I kept swimming and tried to let of that memory. I remembered that I had a lovely time at the park yesterday when I got to see my friends and meet their little dog. It is strange to have so many thoughts while swimming. I am happier when I’m lost in that space where my head is disconnected from all things outside of the lake. But I am also not going to beat myself up for my wandering thoughts today. Sometimes hard sh*t happens, and sometimes it is hard to shake it off. 

I think everyone is too hot, too angry, too confused, too something. Our systems don’t work. Life is too expensive for many of us. There is so much conflict. I don’t know we collectively shift and refocus.
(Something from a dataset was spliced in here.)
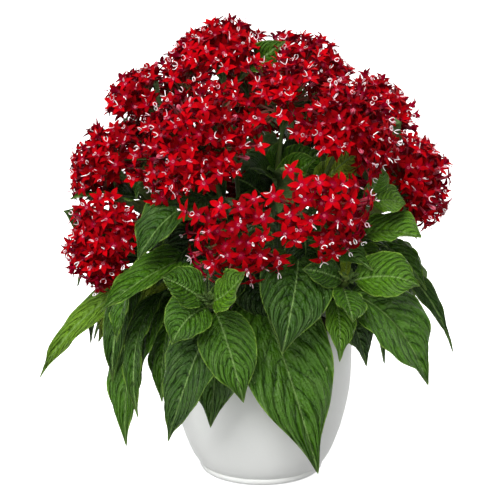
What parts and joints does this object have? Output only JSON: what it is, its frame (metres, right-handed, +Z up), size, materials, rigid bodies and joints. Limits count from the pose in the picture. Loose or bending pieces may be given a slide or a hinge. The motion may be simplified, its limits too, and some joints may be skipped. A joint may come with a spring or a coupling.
{
  "type": "potted pentas",
  "caption": "Bushy house plant with domed heads of star-shaped red florets over pointed veined leaves, in a plain round pale pot.",
  "frame": {"origin": "centre of the flat foot of the pot, on the surface it stands on", "axes": "+Z is up; -Y is the front, with the largest hanging leaf; +X is to the right seen from the front"},
  "size_m": [0.287, 0.2809, 0.3199],
  "materials": {
    "pot": "smooth satin, pale warm grey-white",
    "soil": "crumbly dark brown potting soil, matt",
    "leaf": "deep green, softly glossy, with sunken veins and a paler midrib",
    "bloom": "velvety deep red petals with a pinkish white eye"
  },
  "bodies": {
    "root": {"pot": "pot", "soil": "soil", "leafy_stem_crown_left": "leaf", "leafy_stem_crown_right": "leaf", "leafy_stem_shoulder_left": "leaf", "leafy_stem_shoulder_right": "leaf", "leafy_stem_front_high": "leaf", "leafy_stem_front_middle": "leaf", "leafy_stem_front_right": "leaf", "leafy_stem_upper_left": "leaf", "leafy_stem_lower_left": "leaf", "leafy_stem_far_right": "leaf", "leafy_stem_front_low_left": "leaf", "leafy_stem_front_low_right": "leaf", "leafy_stem_back_left": "leaf", "leafy_stem_back_right": "leaf", "leafy_stem_back_crown": "leaf", "leafy_stem_back_low": "leaf", "leafy_stem_back_shoulder": "leaf", "leafy_stem_shoot_front_left": "leaf", "leafy_stem_shoot_front_right": "leaf", "leafy_stem_shoot_right": "leaf", "leafy_stem_shoot_back_left": "leaf", "leafy_stem_shoot_back_right": "leaf", "bloom_crown_left": "bloom", "bloom_crown_right": "bloom", "bloom_shoulder_left": "bloom", "bloom_shoulder_right": "bloom", "bloom_front_high": "bloom", "bloom_front_middle": "bloom", "bloom_front_right": "bloom", "bloom_upper_left": "bloom", "bloom_lower_left": "bloom", "bloom_far_right": "bloom", "bloom_front_low_left": "bloom", "bloom_front_low_right": "bloom", "bloom_back_left": "bloom", "bloom_back_right": "bloom", "bloom_back_crown": "bloom", "bloom_back_low": "bloom", "bloom_back_shoulder": "bloom"}
  },
  "joints": []
}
It feels like we are leading up to even worse events and attitudes, and only when we have burned everything down will we be able to start over. I feel tense and afraid about all this. 

I was too tired to do much crawl stroke today, so I settled for my goofy, modified breast stroke. I was so happy to have my snorkel. There were a lot of wakes from the boats, and I would have swallowed a ton of gross water. I pulled up a few times to see if I was making any progress moving forward, but I had been swimming in circles. Typical. 

I pointed myself in the right direction to get to the swim area, and tried to visualize swimming straight. I was tired but glad to be in the water. I was in my happy place. It had been hard to let go of the chatter in my head, but I had done it. 

I saw to the edge of the swim area. They finally put up ropes a few days ago. I swam under the rope, then pulled the rope up to allow my two bag to slide under it. I swam into the shallow water. I was looking on shore to see if my friends were there. They weren’t. I walked out of the water and headed to the showers. No diapers today. I rinsed off quickly, wrapped my towel around my waist, pull on my t-shirt, and walk to my car. 

Another swim. Another 30 minutes. Cleansed. Calmer. I can do this.